Emotions and hormones running high, we took a deep breath and applied our basic organizational behavior training. How do we resolve this glaring discrepancy in expectations? Had this been a consulting project, our recommendation to our clients would be obvious - benchmark against your peers to determine outliers. This seemed like a fair approach to conflict resolution to both of us.

So, in the spirit of two data scientists we once were when we met 10 years prior, we undertake this benchmarking activity in full earnest. To ensure we were comparing apples-to-apples, only data points from 2 working parents with no live-in domestic help were considered. A week of data collection from our global counterparts, we finally had a statistically significant sample size.

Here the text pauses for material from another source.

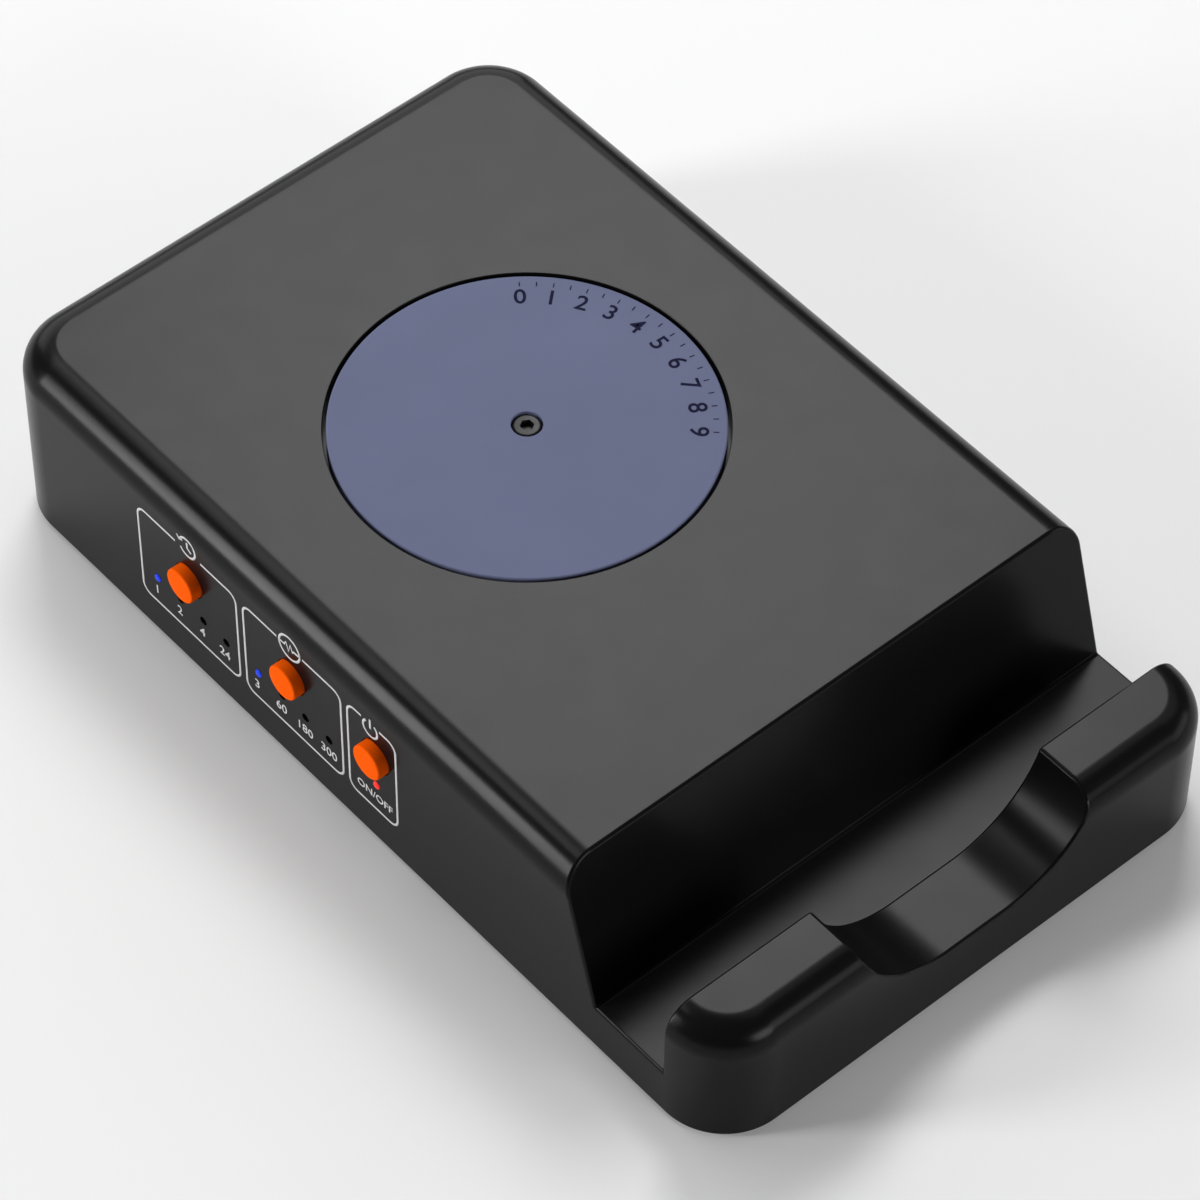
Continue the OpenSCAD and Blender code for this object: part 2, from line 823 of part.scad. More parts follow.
module motor_can() {
    h = plate_z - motor_low_z;
    color("silver") translate([0, motor_y, motor_low_z]) difference() {
        cylinder(d = can_d, h = h);
        translate([0, 0, can_t]) cylinder(r = can_in_r, h = h);
        translate([0, 0, -cut]) cylinder(d = rotor_shaft_d + 2 * run_gap, h = can_t + 2 * cut);
        translate([-lead_slot[0] / 2, 0, h / 2]) cube([lead_slot[0], can_d, lead_slot[1]]);
    }
}

module motor_plate() {
    color("silver") difference() {
        translate([0, motor_y, plate_z]) {
            cylinder(d = can_d, h = plate_t);
            stadium(ear_span + ear_w, ear_w, plate_t);
        }
        at_ears() translate([0, 0, plate_z - cut])
            cylinder(d = ear_hole_d, h = plate_t + 2 * cut);
        at_gear_pins() translate([0, 0, plate_z - cut])
            cylinder(d = pin_d + press_gap, h = plate_t + 2 * cut);
        translate([0, disc_y, plate_z - cut])
            cylinder(d = bush_neck_d + press_gap, h = plate_t + 2 * cut);
    }
}

module output_bush() {
    color("goldenrod") translate([0, disc_y, 0]) difference() {
        union() {
            translate([0, 0, plate_z]) cylinder(d = bush_neck_d, h = plate_t);
            translate([0, 0, motor_top_z]) cylinder(d = bush_d, h = bush_h);
        }
        translate([0, 0, plate_z - cut]) cylinder(d = shaft_d + 2 * run_gap,
            h = plate_t + bush_h + 2 * cut);
    }
}

// Four pressed yokes round the rotor, with their claws bent up or down
module stator_yokes() {
    steps = [0, yoke_t + coil_h, 2 * yoke_t + coil_h, 3 * yoke_t + 2 * coil_h];
    color("darkgray") translate([0, motor_y, stator_z]) for (i = [0:3]) {
        up = i % 2 == 0 ? 1 : -1;
        translate([0, 0, steps[i]]) {
            ring(2 * can_in_r - 2 * fit_gap, yoke_in_d, yoke_t);
            for (k = [0:claw_count - 1])
                rotate([0, 0, 360 / claw_count * (k + (up > 0 ? 0 : 0.5))])
                    translate([yoke_in_d / 2, -claw_w / 2, up > 0 ? yoke_t : claw_tip_gap - coil_h])
                        cube([claw_t, claw_w, coil_h - claw_tip_gap]);
        }
    }
}

module at_coils() {
    for (i = [0, 1])
        translate([0, motor_y, stator_z + yoke_t + i * (2 * yoke_t + coil_h)]) children();
}

module coil_bobbins() {
    color("white") at_coils() difference() {
        ring(bobbin_out_d, bobbin_in_d, coil_h);
        translate([0, 0, bobbin_t])
            ring(bobbin_out_d + cut, bobbin_in_d + 2 * bobbin_t, coil_h - 2 * bobbin_t);
    }
}

module coil_windings() {
    color("#b8692e") at_coils() translate([0, 0, bobbin_t])
        ring(bobbin_out_d - 2 * winding_inset, bobbin_in_d + 2 * bobbin_t, coil_h - 2 * bobbin_t);
}

module motor_screws() {
    color("silver") at_ears() translate([0, 0, plate_z]) rotate([180, 0, 0])
        pan_screw(motor_head_d, motor_head_h, motor_screw_d - 2 * fit_gap, plate_t + motor_screw_in);
}

module wire_cover() {
    color("#2f5fb0") difference() {
        translate([-cover_w / 2, motor_y, cover_z]) cube([cover_w, cover_y - motor_y, cover_h]);
        translate([0, motor_y, cover_z - cut])
            cylinder(r = can_d / 2 + press_gap, h = cover_h + 2 * cut);
        translate([-can_d, motor_y - can_d, cover_z - cut])
            cube([2 * can_d, can_d + cover_wrap, cover_h + 2 * cut]);
    }
}

// ---- Cables -----------------------------------------------------------------

// Plug over its header on the control board, long side along X
module plug(n) {
    w = n * wire_pitch + plug_side;
    translate([-w / 2, -plug_t / 2, board_top_z + header_floor])
        cube([w, plug_t, plug_h - header_floor]);
}

module header(n) {
    inner = [n * wire_pitch + plug_side + 4 * fit_gap, plug_t + 4 * fit_gap];
    outer = inner + 2 * [header_wall, header_wall];
    difference() {
        translate([-outer[0] / 2, -outer[1] / 2, board_top_z])
            cube([outer[0], outer[1], header_h]);
        translate([-inner[0] / 2, -inner[1] / 2, board_top_z + header_floor])
            cube([inner[0], inner[1], header_h]);
    }
}

module motor_wires() {
    color("#c43b2e") translate([0, cover_y, wire_z])
        wire_loom(motor_wire_n, wire_run, wire_drop);
}

module motor_plug() {
    color("white") translate([0, motor_plug_y, 0]) plug(motor_wire_n);
}

module motor_header() {
    color("ivory") translate([0, motor_plug_y, 0]) header(motor_wire_n);
}

module link_wires() {
    run = link_plug_x - wire_bend - (button_board_x + pcb_t + plug_h);
    color("#8a8a8a") translate([button_board_x + pcb_t + plug_h, link_y, link_z])
        rotate([0, 0, -90]) wire_loom(link_wire_n, run, wire_drop);
}

// Plug and header on the control board, and the same pair on the button board
module at_link_ends() {
    translate([link_plug_x, link_y, 0]) rotate([0, 0, 90]) children();
    translate([button_board_x + pcb_t - board_top_z, link_y, link_z])
        rotate([0, 90, 0]) rotate([0, 0, 90]) children();
}

module link_plugs() {
    color("white") at_link_ends() plug(link_wire_n);
}

module link_headers() {
    color("ivory") at_link_ends() header(link_wire_n);
}

// ---- Buttons and lights -----------------------------------------------------

// Cap with a collar inside the wall, its axis along X
module push_button(y) {
    stem = collar_x - left_x + button_out;
    r = button_d / 2;
    translate([left_x - button_out, y, button_z]) rotate([0, 90, 0]) {
        rotate_extrude() {
            polygon([[0, 0], [r - button_round, 0], [r - button_round, button_round],
                [r, button_round], [r, stem], [0, stem]]);
            translate([r - button_round, button_round]) intersection() {
                circle(button_round);
                translate([0, -button_round]) square(button_round);
            }
        }
        translate([0, 0, stem]) cylinder(d = collar_d, h = collar_t);
    }
}

module timer_button() {
    color("#ff6a00") push_button(timer_y);
}

module interval_button() {
    color("#ff6a00") push_button(interval_y);
}

module power_button() {
    color("#ff6a00") push_button(power_y);
}

module plunger(y) {
    translate([plunger_x, y, button_z]) rotate([0, 90, 0])
        cylinder(d = plunger_d, h = plunger_out + plunger_in);
}

module timer_plunger() {
    color("#222222") plunger(timer_y);
}

module interval_plunger() {
    color("#222222") plunger(interval_y);
}

module power_plunger() {
    color("#222222") plunger(power_y);
}

module switch_housings() {
    color("#2a2a2a") for (y = button_ys) difference() {
        translate([switch_x, y - switch_side / 2, button_z - switch_side / 2])
            cube([switch_h, switch_side, switch_side]);
        translate([switch_x - cut, y, button_z]) rotate([0, 90, 0])
            cylinder(d = plunger_d + 4 * fit_gap, h = plunger_in + switch_room + cut);
    }
}

module button_board() {
    color("#1f5a34") difference() {
        translate([button_board_x, board_front_y, button_board_z])
            cube([pcb_t, board_rear_y - board_front_y, button_board_h]);
        at_board_bosses() rotate([0, 90, 0]) translate([0, 0, -cut])
            cylinder(d = panel_screw_d + shank_play, h = pcb_t + 2 * cut);
    }
}

module button_board_screws() {
    color("silver") at_board_bosses() translate([pcb_t, 0, 0]) rotate([0, 90, 0])
        pan_screw(small_head_d, small_head_h, panel_screw_d - 2 * fit_gap, pcb_t + panel_screw_in);
}

module status_leds() {
    color("#f2f2e6") at_all_lights()
        translate([button_board_x - left_x - led_side[0], -led_side[1] / 2, -led_side[2] / 2])
            cube(led_side);
}

// Clear pins in the light holes, joined by a bar in front of the lamps
module light_pins() {
    translate([light_sink, 0, 0]) rotate([0, 90, 0])
        cylinder(d = light_d - 2 * fit_gap, h = wall - light_sink);
}

module light_bar(y_from, y_to) {
    depth = button_board_x - led_side[0] - guide_gap - wall_in_x;
    translate([wall_in_x, y_from, light_z - guide_bar / 2])
        cube([depth, y_to - y_from, guide_bar]);
}

module row_light_guide(y) {
    first = y + light_lead;
    last = first - (light_count - 1) * light_pitch;
    color("#dfe6ee") {
        at_lights(y) light_pins();
        light_bar(last - guide_bar / 2, first + guide_bar / 2);
    }
}

module timer_light_guide() {
    row_light_guide(timer_y);
}

module interval_light_guide() {
    row_light_guide(interval_y);
}

module power_light_guide() {
    color("#dfe6ee") {
        translate([left_x, power_y, light_z]) light_pins();
        light_bar(power_y - guide_bar / 2, power_y + guide_bar / 2);
    }
}

// ---- Control board ----------------------------------------------------------

module at_board_holes() {
    for (sx = [-1, 1], sy = [-1, 1])
        translate([sx * board_hole_x, board_mid_y + sy * board_hole_y, 0]) children();
}

module control_board() {
    color("#1f5a34") difference() {
        translate([-board_w / 2, board_mid_y - board_l / 2, board_z])
            cube([board_w, board_l, pcb_t]);
        at_board_holes() translate([0, 0, board_z - cut])
            cylinder(d = panel_screw_d + shank_play, h = pcb_t + 2 * cut);
    }
}

module control_board_screws() {
    color("silver") at_board_holes() translate([0, 0, board_top_z])
        pan_screw(small_head_d, small_head_h, panel_screw_d - 2 * fit_gap, pcb_t + board_screw_in);
}

// Motor driver and controller, each with two rows of legs
module chip(w, l, legs) {
    translate([-w / 2, -l / 2, chip_lift]) cube([w, l, chip_t]);
    for (s = [-1, 1], i = [0:legs - 1])
        translate([s * (w + leg_l) / 2 - leg_l / 2, (i - (legs - 1) / 2) * leg_pitch - leg_t / 2, 0])
            cube([leg_l, leg_t, leg_t]);
}

module driver_chips() {
    color("#1b1b1b") {
        translate([driver_at[0], board_mid_y + driver_at[1], board_top_z]) chip(chip_w, driver_l, driver_legs);
        translate([controller_at[0], board_mid_y + controller_at[1], board_top_z])
            rotate([0, 0, 90]) chip(chip_w, controller_l, controller_legs);
    }
}

module filter_capacitor() {
    color("#2b2f52") translate([capacitor_at[0], board_mid_y + capacitor_at[1], board_top_z]) {
        cylinder(d = capacitor_d, h = capacitor_h);
        translate([-capacitor_base / 2, -capacitor_base / 2, 0])
            cube([capacitor_base, capacitor_base, capacitor_base_t]);
    }
}

module usb_shell() {
    color("silver") translate([0, usb_mouth_y, usb_z]) rotate([90, 0, 0]) difference() {
        stadium(usb_w, usb_h, usb_l);
        translate([0, 0, -cut]) stadium(usb_w - 2 * usb_t, usb_h - 2 * usb_t,
            usb_l - usb_back_t + cut);
    }
}

module usb_tongue() {
    color("#1a1a1a") translate([-tongue[0] / 2, usb_mouth_y - usb_l + usb_back_t, usb_z - tongue[1] / 2])
        cube([tongue[0], usb_l - usb_back_t - usb_sink, tongue[1]]);
}

// ---- Parts ------------------------------------------------------------------

upper_case();
base_cover();
base_screws();
rubber_feet();
turntable_disc();
disc_screw();
output_shaft();
output_gear();
second_gear();
first_gear();
rotor_shaft();
rotor_magnet();
gear_pins();
gear_plate();
motor_can();
motor_plate();
output_bush();
stator_yokes();
coil_bobbins();
coil_windings();
motor_screws();
wire_cover();
motor_wires();
motor_plug();
motor_header();
timer_button();
interval_button();
power_button();
timer_plunger();
interval_plunger();
power_plunger();
switch_housings();
button_board();
button_board_screws();
status_leds();
timer_light_guide();
interval_light_guide();
power_light_guide();
control_board();
control_board_screws();
driver_chips();
filter_capacitor();
usb_shell();
usb_tongue();
link_wires();
link_plugs();
link_headers();
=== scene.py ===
"""The looks of a desk turntable that keeps an optical mouse moving."""
import math

import bmesh
import bpy
from mathutils import Matrix, Vector


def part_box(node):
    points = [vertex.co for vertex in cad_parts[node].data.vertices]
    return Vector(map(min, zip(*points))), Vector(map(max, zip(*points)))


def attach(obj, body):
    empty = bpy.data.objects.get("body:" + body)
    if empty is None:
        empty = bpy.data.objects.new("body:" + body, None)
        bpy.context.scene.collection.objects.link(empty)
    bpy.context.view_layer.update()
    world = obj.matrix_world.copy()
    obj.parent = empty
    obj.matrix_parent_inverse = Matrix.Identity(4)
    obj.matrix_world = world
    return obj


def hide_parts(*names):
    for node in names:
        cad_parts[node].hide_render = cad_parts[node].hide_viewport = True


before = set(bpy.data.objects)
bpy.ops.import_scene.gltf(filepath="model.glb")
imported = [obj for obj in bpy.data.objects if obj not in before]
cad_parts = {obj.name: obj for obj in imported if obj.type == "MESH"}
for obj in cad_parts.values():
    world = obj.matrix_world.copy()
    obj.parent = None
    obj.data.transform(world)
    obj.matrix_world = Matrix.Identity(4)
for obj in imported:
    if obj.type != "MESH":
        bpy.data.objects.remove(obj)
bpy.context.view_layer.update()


# ---- Studio ---------------------------------------------------------------------------
# A pale floor that runs out of view, soft lamps and the camera. The object stands free,
# seen from its front left corner and from well above.
MM = 0.001
camera_azimuth = math.radians(-41.258)
camera_elevation = math.radians(50.671)
camera_roll = math.radians(0.492)
camera_target = Vector((-2.625, -2.957, 12.6)) * MM
camera_distance = 674.18 * MM
camera_lens = 168.78
lamp_distance = 1.2
world_glow = 0.025
floor_white = 0.8
floor_glow = 0.08
floor_half = 6000


def direction(azimuth, elevation):
    """Unit vector from the object towards a place in the studio, as the camera's angles go."""
    flat = math.cos(elevation)
    return Vector((math.sin(azimuth) * flat, -math.cos(azimuth) * flat, math.sin(elevation)))


def aim(obj, back, target, distance, roll=0.0):
    """Stands obj at a distance from target, looking back at it."""
    turn = back.to_track_quat("Z", "Y").to_matrix().to_4x4()
    obj.matrix_world = (Matrix.Translation(target + back * distance) @ turn
                        @ Matrix.Rotation(roll, 4, "Z"))


view = bpy.data.cameras.new("studio_camera")
view.lens = camera_lens
view.sensor_width = 36
view.clip_start = 0.01
camera = bpy.data.objects.new("studio_camera", view)
bpy.context.scene.collection.objects.link(camera)
aim(camera, direction(camera_azimuth, camera_elevation), camera_target, camera_distance,
    camera_roll)
bpy.context.scene.camera = camera
bpy.context.scene.view_settings.view_transform = "Standard"

# Each lamp faces the object: its place in degrees, its size in metres, and how bright
# its face looks
for name, azimuth, elevation, width, height, radiance in [
        ("key_softbox", 139, 51, 0.44, 0.44, 11.7), ("rear_low", 156, 24, 1.35, 0.60, 2.4),
        ("top_bar", -163, 57, 0.75, 0.24, 5.5), ("right_softbox", 90, 58, 0.50, 0.80, 0.9),
        ("left_strip", -121, 17, 0.24, 0.64, 21.0), ("front_fill", 8, 19, 0.56, 0.42, 7.2),
        ("right_fill", 50, 15, 0.80, 0.40, 2.2)]:
    lamp = bpy.data.lights.new(name, "AREA")
    lamp.shape = "RECTANGLE"
    lamp.size = width
    lamp.size_y = height
    lamp.energy = radiance * math.pi * width * height
    softbox = bpy.data.objects.new(name, lamp)
    bpy.context.scene.collection.objects.link(softbox)
    aim(softbox, direction(math.radians(azimuth), math.radians(elevation)), camera_target,
        lamp_distance)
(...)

And the results were striking! If you plotted the data on a world map, it was almost as if you could draw a straight line between the eastern and the western worlds:


ASIA (India, China, Korea, Japan, Middle East): “Absolutely, we sleep in separate rooms for the first couple of months. Why should both of us have to deal at night if one of us needs to work the next day?”

THE WEST (US, UK, Canada, Western Europe, ANZ): “Our wives have made such a big sacrifice in their career to have a baby. The least we can do is support them as best as we can when we are not working.”

And just like Maya was a product of East and West, so was our home. The fair solution was I got to sleep 2 nights a week of my choosing in the other bedroom, bridging the two points of view.


Next challenge - we have an RFP out on best practices to explain Santa Claus to a 3 year old Hin-jew.